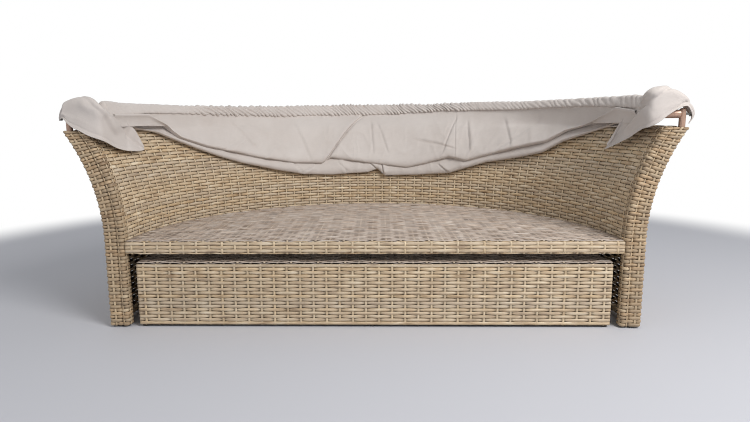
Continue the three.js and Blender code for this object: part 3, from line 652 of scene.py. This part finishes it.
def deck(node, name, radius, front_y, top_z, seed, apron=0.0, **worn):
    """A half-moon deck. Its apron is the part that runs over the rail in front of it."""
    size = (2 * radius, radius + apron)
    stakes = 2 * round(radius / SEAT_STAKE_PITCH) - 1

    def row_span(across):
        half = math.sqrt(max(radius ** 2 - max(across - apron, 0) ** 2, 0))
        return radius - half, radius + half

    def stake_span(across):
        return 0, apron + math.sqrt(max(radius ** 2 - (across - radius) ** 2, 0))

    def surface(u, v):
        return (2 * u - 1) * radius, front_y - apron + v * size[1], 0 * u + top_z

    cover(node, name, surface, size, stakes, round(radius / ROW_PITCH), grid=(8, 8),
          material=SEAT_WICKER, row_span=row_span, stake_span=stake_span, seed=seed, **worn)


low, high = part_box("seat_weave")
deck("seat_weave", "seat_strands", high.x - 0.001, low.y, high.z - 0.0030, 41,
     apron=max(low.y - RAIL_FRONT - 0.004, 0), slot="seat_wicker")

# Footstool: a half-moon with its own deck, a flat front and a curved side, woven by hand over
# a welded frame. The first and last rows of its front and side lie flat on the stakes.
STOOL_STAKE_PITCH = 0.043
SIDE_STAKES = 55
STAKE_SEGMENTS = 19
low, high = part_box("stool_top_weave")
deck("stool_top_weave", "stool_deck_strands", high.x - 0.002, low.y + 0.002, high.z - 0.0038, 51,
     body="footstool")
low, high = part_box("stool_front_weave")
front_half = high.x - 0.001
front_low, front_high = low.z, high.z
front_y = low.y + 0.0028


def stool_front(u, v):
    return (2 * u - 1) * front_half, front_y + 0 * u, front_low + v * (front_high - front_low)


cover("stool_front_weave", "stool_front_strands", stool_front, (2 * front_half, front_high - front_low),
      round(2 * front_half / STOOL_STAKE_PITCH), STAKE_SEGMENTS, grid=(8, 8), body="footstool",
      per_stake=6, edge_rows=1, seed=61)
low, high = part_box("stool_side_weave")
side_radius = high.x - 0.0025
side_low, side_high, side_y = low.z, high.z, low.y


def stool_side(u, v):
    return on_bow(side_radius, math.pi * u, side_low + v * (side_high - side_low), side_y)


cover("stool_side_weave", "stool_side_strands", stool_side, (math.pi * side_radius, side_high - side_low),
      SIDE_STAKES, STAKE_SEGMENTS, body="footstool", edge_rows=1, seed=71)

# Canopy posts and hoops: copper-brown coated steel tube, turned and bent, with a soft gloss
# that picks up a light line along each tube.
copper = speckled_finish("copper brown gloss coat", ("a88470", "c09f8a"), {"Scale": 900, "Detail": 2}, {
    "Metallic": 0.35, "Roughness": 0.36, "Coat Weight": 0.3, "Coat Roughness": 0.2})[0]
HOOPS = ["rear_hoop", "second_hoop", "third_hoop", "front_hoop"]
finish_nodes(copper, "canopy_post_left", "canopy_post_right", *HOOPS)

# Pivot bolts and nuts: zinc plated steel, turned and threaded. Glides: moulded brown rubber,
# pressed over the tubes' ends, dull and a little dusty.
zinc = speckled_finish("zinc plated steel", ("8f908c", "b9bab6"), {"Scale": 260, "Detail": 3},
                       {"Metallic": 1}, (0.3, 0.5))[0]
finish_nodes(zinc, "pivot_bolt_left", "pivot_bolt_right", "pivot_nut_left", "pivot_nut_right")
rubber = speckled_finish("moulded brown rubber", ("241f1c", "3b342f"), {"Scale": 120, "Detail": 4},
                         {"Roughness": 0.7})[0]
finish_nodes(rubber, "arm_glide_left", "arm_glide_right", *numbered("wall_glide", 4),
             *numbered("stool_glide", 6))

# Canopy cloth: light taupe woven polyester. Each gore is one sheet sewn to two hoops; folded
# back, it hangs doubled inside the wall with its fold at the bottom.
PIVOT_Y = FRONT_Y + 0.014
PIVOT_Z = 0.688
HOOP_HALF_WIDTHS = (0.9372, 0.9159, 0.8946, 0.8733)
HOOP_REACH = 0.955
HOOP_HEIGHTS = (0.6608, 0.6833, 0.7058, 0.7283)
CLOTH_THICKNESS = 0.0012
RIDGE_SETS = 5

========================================

→ **Task to complete**:
Copy out the full material exactly as it appears.

→ **Result for this task**:
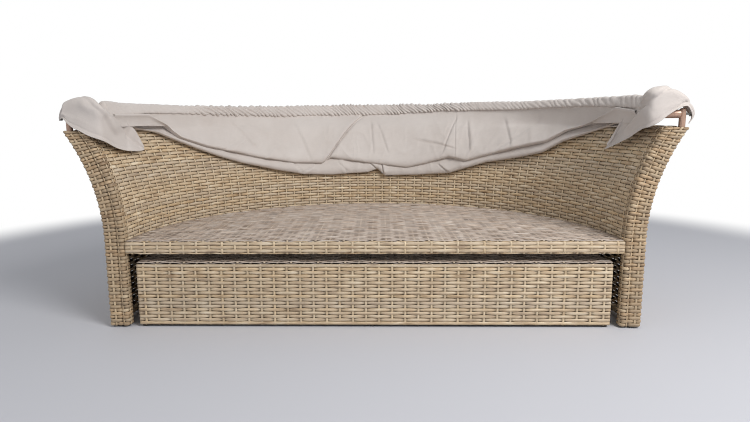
Continue the three.js and Blender code for this object: part 3, from line 652 of scene.py. This part finishes it.
def deck(node, name, radius, front_y, top_z, seed, apron=0.0, **worn):
    """A half-moon deck. Its apron is the part that runs over the rail in front of it."""
    size = (2 * radius, radius + apron)
    stakes = 2 * round(radius / SEAT_STAKE_PITCH) - 1

    def row_span(across):
        half = math.sqrt(max(radius ** 2 - max(across - apron, 0) ** 2, 0))
        return radius - half, radius + half

    def stake_span(across):
        return 0, apron + math.sqrt(max(radius ** 2 - (across - radius) ** 2, 0))

    def surface(u, v):
        return (2 * u - 1) * radius, front_y - apron + v * size[1], 0 * u + top_z

    cover(node, name, surface, size, stakes, round(radius / ROW_PITCH), grid=(8, 8),
          material=SEAT_WICKER, row_span=row_span, stake_span=stake_span, seed=seed, **worn)


low, high = part_box("seat_weave")
deck("seat_weave", "seat_strands", high.x - 0.001, low.y, high.z - 0.0030, 41,
     apron=max(low.y - RAIL_FRONT - 0.004, 0), slot="seat_wicker")

# Footstool: a half-moon with its own deck, a flat front and a curved side, woven by hand over
# a welded frame. The first and last rows of its front and side lie flat on the stakes.
STOOL_STAKE_PITCH = 0.043
SIDE_STAKES = 55
STAKE_SEGMENTS = 19
low, high = part_box("stool_top_weave")
deck("stool_top_weave", "stool_deck_strands", high.x - 0.002, low.y + 0.002, high.z - 0.0038, 51,
     body="footstool")
low, high = part_box("stool_front_weave")
front_half = high.x - 0.001
front_low, front_high = low.z, high.z
front_y = low.y + 0.0028


def stool_front(u, v):
    return (2 * u - 1) * front_half, front_y + 0 * u, front_low + v * (front_high - front_low)


cover("stool_front_weave", "stool_front_strands", stool_front, (2 * front_half, front_high - front_low),
      round(2 * front_half / STOOL_STAKE_PITCH), STAKE_SEGMENTS, grid=(8, 8), body="footstool",
      per_stake=6, edge_rows=1, seed=61)
low, high = part_box("stool_side_weave")
side_radius = high.x - 0.0025
side_low, side_high, side_y = low.z, high.z, low.y


def stool_side(u, v):
    return on_bow(side_radius, math.pi * u, side_low + v * (side_high - side_low), side_y)


cover("stool_side_weave", "stool_side_strands", stool_side, (math.pi * side_radius, side_high - side_low),
      SIDE_STAKES, STAKE_SEGMENTS, body="footstool", edge_rows=1, seed=71)

# Canopy posts and hoops: copper-brown coated steel tube, turned and bent, with a soft gloss
# that picks up a light line along each tube.
copper = speckled_finish("copper brown gloss coat", ("a88470", "c09f8a"), {"Scale": 900, "Detail": 2}, {
    "Metallic": 0.35, "Roughness": 0.36, "Coat Weight": 0.3, "Coat Roughness": 0.2})[0]
HOOPS = ["rear_hoop", "second_hoop", "third_hoop", "front_hoop"]
finish_nodes(copper, "canopy_post_left", "canopy_post_right", *HOOPS)

# Pivot bolts and nuts: zinc plated steel, turned and threaded. Glides: moulded brown rubber,
# pressed over the tubes' ends, dull and a little dusty.
zinc = speckled_finish("zinc plated steel", ("8f908c", "b9bab6"), {"Scale": 260, "Detail": 3},
                       {"Metallic": 1}, (0.3, 0.5))[0]
finish_nodes(zinc, "pivot_bolt_left", "pivot_bolt_right", "pivot_nut_left", "pivot_nut_right")
rubber = speckled_finish("moulded brown rubber", ("241f1c", "3b342f"), {"Scale": 120, "Detail": 4},
                         {"Roughness": 0.7})[0]
finish_nodes(rubber, "arm_glide_left", "arm_glide_right", *numbered("wall_glide", 4),
             *numbered("stool_glide", 6))

# Canopy cloth: light taupe woven polyester. Each gore is one sheet sewn to two hoops; folded
# back, it hangs doubled inside the wall with its fold at the bottom.
PIVOT_Y = FRONT_Y + 0.014
PIVOT_Z = 0.688
HOOP_HALF_WIDTHS = (0.9372, 0.9159, 0.8946, 0.8733)
HOOP_REACH = 0.955
HOOP_HEIGHTS = (0.6608, 0.6833, 0.7058, 0.7283)
CLOTH_THICKNESS = 0.0012
RIDGE_SETS = 5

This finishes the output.